# Stored records

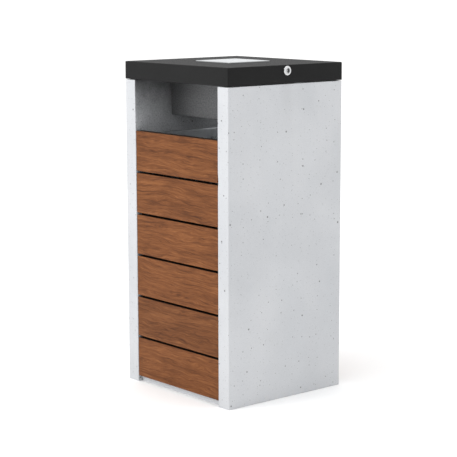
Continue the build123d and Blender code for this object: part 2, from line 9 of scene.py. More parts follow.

--

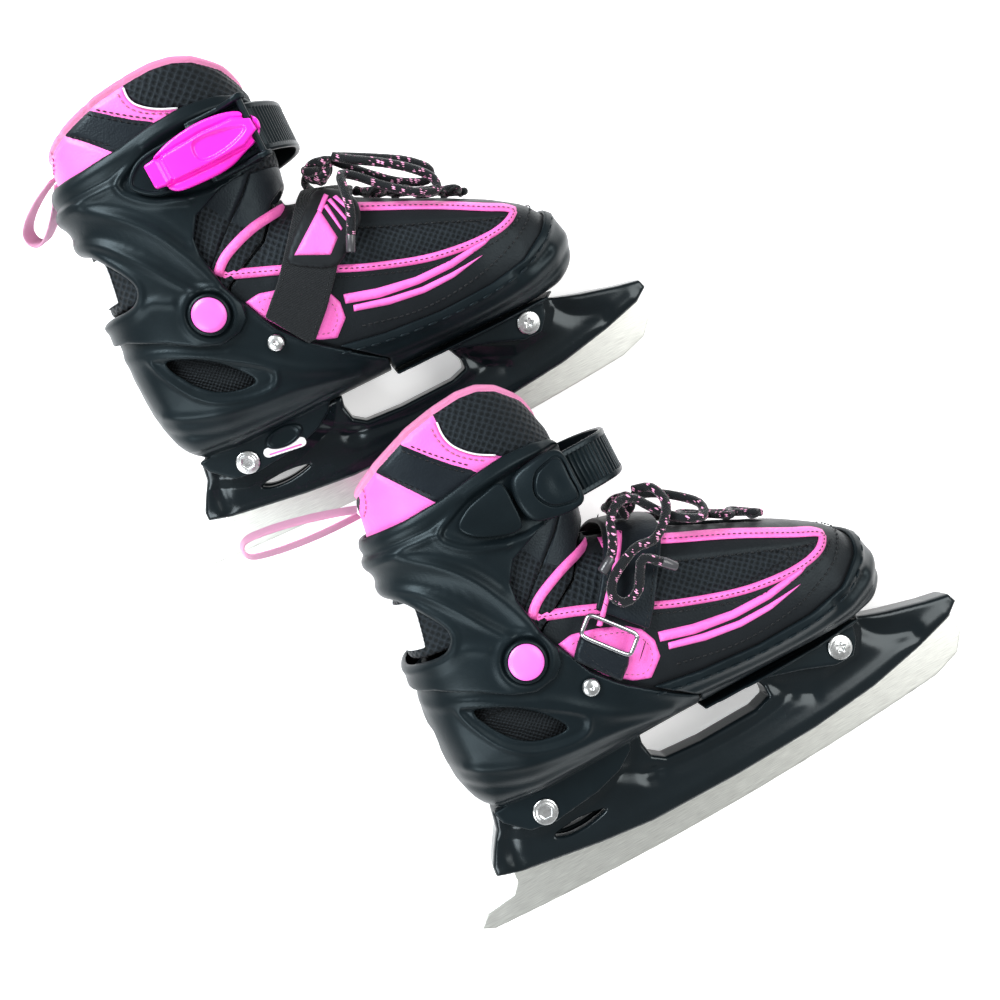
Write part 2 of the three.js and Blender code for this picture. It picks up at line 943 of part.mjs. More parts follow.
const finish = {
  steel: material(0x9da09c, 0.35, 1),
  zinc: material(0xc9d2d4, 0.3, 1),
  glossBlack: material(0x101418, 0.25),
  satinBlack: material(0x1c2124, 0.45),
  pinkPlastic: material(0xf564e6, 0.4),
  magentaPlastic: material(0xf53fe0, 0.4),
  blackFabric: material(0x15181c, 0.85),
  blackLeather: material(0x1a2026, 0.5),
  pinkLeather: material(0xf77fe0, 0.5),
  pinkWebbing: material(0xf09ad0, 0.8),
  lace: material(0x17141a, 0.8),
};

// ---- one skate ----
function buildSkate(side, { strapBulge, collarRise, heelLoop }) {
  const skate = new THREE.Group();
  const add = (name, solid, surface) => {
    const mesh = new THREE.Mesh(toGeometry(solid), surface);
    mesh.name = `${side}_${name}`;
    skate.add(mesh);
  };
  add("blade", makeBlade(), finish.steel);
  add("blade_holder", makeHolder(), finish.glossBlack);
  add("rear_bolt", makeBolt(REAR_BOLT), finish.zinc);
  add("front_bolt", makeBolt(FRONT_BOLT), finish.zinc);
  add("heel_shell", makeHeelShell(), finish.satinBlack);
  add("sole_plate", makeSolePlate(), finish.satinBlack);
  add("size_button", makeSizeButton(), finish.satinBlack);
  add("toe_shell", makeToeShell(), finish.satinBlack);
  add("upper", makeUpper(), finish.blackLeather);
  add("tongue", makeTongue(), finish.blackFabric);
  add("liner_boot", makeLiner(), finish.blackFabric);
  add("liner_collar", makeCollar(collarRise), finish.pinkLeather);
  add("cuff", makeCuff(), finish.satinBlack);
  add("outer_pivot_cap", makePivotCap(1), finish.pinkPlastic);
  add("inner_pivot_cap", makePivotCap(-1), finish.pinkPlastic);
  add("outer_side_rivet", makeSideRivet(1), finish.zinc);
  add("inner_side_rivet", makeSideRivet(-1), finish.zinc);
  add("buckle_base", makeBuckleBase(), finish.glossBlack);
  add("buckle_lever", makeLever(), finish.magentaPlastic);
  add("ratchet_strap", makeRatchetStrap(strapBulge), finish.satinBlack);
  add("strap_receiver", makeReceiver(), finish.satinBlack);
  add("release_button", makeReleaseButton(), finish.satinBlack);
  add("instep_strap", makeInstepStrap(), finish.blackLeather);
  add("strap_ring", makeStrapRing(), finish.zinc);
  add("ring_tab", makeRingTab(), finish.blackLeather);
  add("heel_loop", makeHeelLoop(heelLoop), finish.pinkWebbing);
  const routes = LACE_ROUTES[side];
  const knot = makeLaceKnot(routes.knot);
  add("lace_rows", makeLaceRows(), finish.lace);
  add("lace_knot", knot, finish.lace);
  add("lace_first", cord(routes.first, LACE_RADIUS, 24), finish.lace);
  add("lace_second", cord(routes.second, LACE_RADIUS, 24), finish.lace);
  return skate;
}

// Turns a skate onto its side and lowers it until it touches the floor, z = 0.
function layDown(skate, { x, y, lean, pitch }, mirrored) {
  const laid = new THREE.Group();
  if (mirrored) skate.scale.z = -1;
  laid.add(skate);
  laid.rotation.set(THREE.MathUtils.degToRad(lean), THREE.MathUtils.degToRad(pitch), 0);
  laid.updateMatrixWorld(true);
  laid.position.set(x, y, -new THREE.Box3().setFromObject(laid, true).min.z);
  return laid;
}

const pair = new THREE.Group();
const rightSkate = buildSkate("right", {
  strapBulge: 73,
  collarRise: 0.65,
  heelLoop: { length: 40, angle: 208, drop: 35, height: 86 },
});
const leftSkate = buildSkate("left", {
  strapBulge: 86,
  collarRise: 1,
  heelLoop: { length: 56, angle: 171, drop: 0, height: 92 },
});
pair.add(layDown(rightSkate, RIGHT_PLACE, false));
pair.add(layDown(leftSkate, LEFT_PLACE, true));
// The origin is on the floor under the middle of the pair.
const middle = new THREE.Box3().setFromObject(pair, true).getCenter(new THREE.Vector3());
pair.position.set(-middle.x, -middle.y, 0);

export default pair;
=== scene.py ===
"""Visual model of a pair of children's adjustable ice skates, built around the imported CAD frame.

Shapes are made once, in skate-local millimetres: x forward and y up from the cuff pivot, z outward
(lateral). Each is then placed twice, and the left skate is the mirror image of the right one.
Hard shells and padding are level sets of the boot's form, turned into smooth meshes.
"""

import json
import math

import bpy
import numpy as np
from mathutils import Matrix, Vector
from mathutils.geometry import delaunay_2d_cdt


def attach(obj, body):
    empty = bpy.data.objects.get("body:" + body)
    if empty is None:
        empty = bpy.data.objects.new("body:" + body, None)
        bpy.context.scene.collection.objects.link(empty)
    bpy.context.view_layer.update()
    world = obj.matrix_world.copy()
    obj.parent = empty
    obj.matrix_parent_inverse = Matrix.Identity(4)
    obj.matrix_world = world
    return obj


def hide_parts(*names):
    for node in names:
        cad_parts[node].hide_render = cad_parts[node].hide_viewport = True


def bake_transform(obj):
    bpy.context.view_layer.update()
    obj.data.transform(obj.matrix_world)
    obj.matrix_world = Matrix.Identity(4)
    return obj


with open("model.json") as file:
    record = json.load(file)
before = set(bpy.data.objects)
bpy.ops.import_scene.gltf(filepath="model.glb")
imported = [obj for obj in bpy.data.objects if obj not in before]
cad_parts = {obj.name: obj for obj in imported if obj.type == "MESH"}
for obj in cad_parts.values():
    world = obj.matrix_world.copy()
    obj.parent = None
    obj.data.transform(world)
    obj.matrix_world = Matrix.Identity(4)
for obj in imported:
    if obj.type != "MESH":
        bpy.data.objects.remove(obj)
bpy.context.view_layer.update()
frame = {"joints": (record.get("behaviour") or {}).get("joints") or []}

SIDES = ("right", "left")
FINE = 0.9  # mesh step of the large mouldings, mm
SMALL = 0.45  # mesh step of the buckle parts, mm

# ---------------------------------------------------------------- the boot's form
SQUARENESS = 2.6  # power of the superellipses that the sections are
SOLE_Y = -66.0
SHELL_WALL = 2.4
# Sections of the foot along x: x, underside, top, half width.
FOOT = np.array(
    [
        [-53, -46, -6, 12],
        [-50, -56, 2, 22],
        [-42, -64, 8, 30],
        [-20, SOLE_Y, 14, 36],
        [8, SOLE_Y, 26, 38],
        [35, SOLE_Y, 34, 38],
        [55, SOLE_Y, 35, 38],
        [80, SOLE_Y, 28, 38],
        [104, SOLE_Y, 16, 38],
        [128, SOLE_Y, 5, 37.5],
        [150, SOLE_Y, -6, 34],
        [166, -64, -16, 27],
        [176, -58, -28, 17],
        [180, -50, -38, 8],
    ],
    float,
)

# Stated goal
Exactly the lines from the line that has "const pair = new THREE.Group();" through the line that has "if empty is" are to be repeated, both included, with nothing added.

# The output
const pair = new THREE.Group();
const rightSkate = buildSkate("right", {
  strapBulge: 73,
  collarRise: 0.65,
  heelLoop: { length: 40, angle: 208, drop: 35, height: 86 },
});
const leftSkate = buildSkate("left", {
  strapBulge: 86,
  collarRise: 1,
  heelLoop: { length: 56, angle: 171, drop: 0, height: 92 },
});
pair.add(layDown(rightSkate, RIGHT_PLACE, false));
pair.add(layDown(leftSkate, LEFT_PLACE, true));
// The origin is on the floor under the middle of the pair.
const middle = new THREE.Box3().setFromObject(pair, true).getCenter(new THREE.Vector3());
pair.position.set(-middle.x, -middle.y, 0);

export default pair;
=== scene.py ===
"""Visual model of a pair of children's adjustable ice skates, built around the imported CAD frame.

Shapes are made once, in skate-local millimetres: x forward and y up from the cuff pivot, z outward
(lateral). Each is then placed twice, and the left skate is the mirror image of the right one.
Hard shells and padding are level sets of the boot's form, turned into smooth meshes.
"""

import json
import math

import bpy
import numpy as np
from mathutils import Matrix, Vector
from mathutils.geometry import delaunay_2d_cdt


def attach(obj, body):
    empty = bpy.data.objects.get("body:" + body)
    if empty is None:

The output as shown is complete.